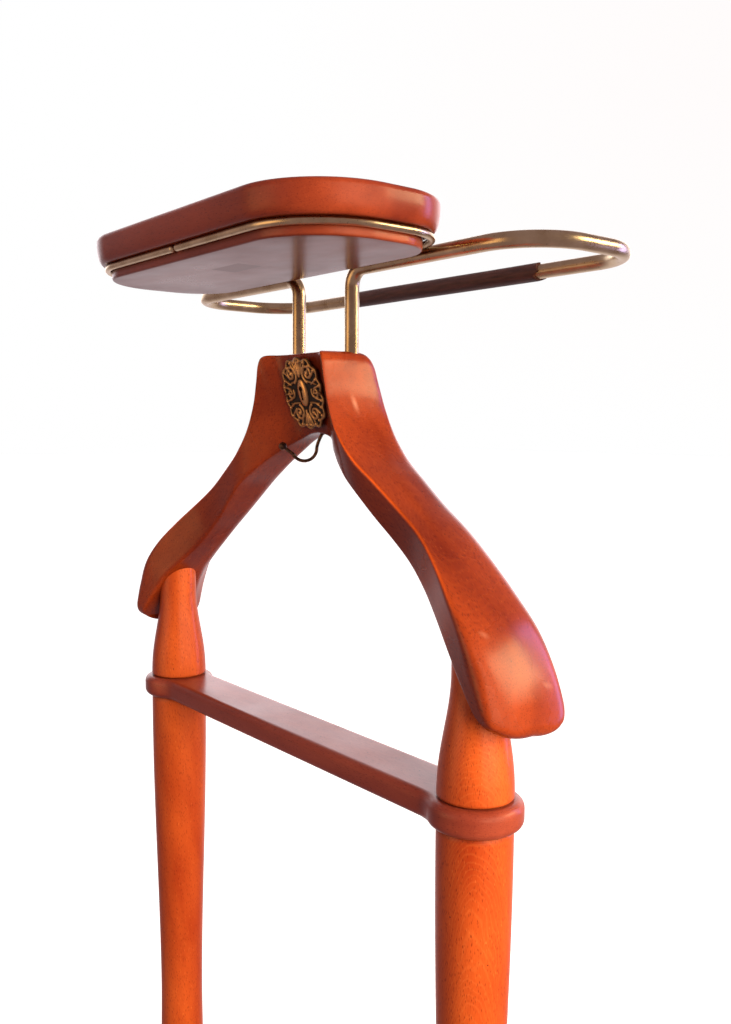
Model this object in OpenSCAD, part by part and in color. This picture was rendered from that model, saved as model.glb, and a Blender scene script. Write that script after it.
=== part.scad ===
// Valet stand: a hanger on two turned posts, a trouser bar behind it and a lift-off tray on top.
// Millimetres. X runs along the hanger, -Y is the front, +Z is up.
// The origin is on the floor, midway between the posts.

/* [Posts] */
// Distance between the two post axes
post_gap = 360; // [340:2:380]
// Largest diameter of the turned posts
post_d = 45.5; // [42:0.5:48]
// Diameter at the waist of the lower posts
waist_d = 35.6; // [32:0.2:38]
// Height of the waist above the floor
waist_z = 458; // [430:2:480]
// Diameter of the straight top of the upper spindles
spindle_top_d = 30; // [28:0.5:32]

/* [Cross shelf] */
// Height of the underside of the shelf
shelf_z = 723.5; // [700:0.5:740]
// Thickness of the shelf board
shelf_t = 16.5; // [14:0.5:20]
// Width of the board between the posts
shelf_w = 43; // [38:0.5:46]
// Diameter of the round ends under the spindles
shelf_end_d = 57; // [54:0.5:60]

/* [Hanger] */
// Height of the flat top of the neck
neck_top_z = 1003.5; // [1000:0.5:1008]
// Depth that each trouser bar upright sits in the neck
bar_socket = 42; // [35:1:46]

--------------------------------

* Problem to solve *
Reproduce verbatim only this range: the first line of the material through the line that contains "spindle_top_d = 30; // [28:0.5:32]", inclusive.

* Solved problem *
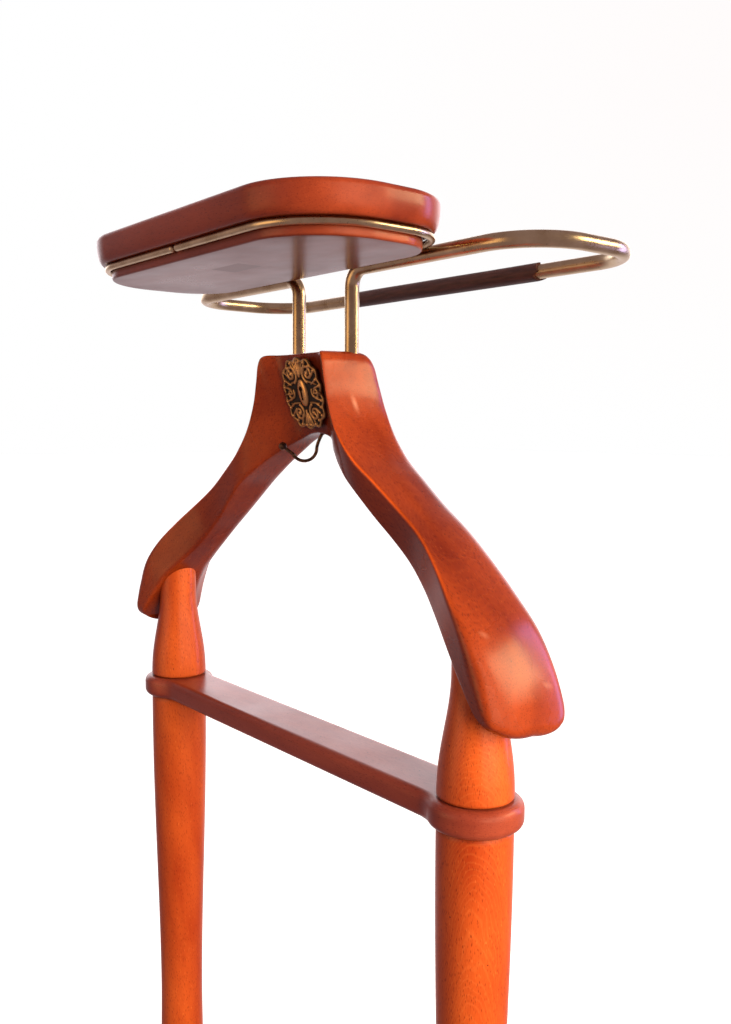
Model this object in OpenSCAD, part by part and in color. This picture was rendered from that model, saved as model.glb, and a Blender scene script. Write that script after it.
=== part.scad ===
// Valet stand: a hanger on two turned posts, a trouser bar behind it and a lift-off tray on top.
// Millimetres. X runs along the hanger, -Y is the front, +Z is up.
// The origin is on the floor, midway between the posts.

/* [Posts] */
// Distance between the two post axes
post_gap = 360; // [340:2:380]
// Largest diameter of the turned posts
post_d = 45.5; // [42:0.5:48]
// Diameter at the waist of the lower posts
waist_d = 35.6; // [32:0.2:38]
// Height of the waist above the floor
waist_z = 458; // [430:2:480]
// Diameter of the straight top of the upper spindles
spindle_top_d = 30; // [28:0.5:32]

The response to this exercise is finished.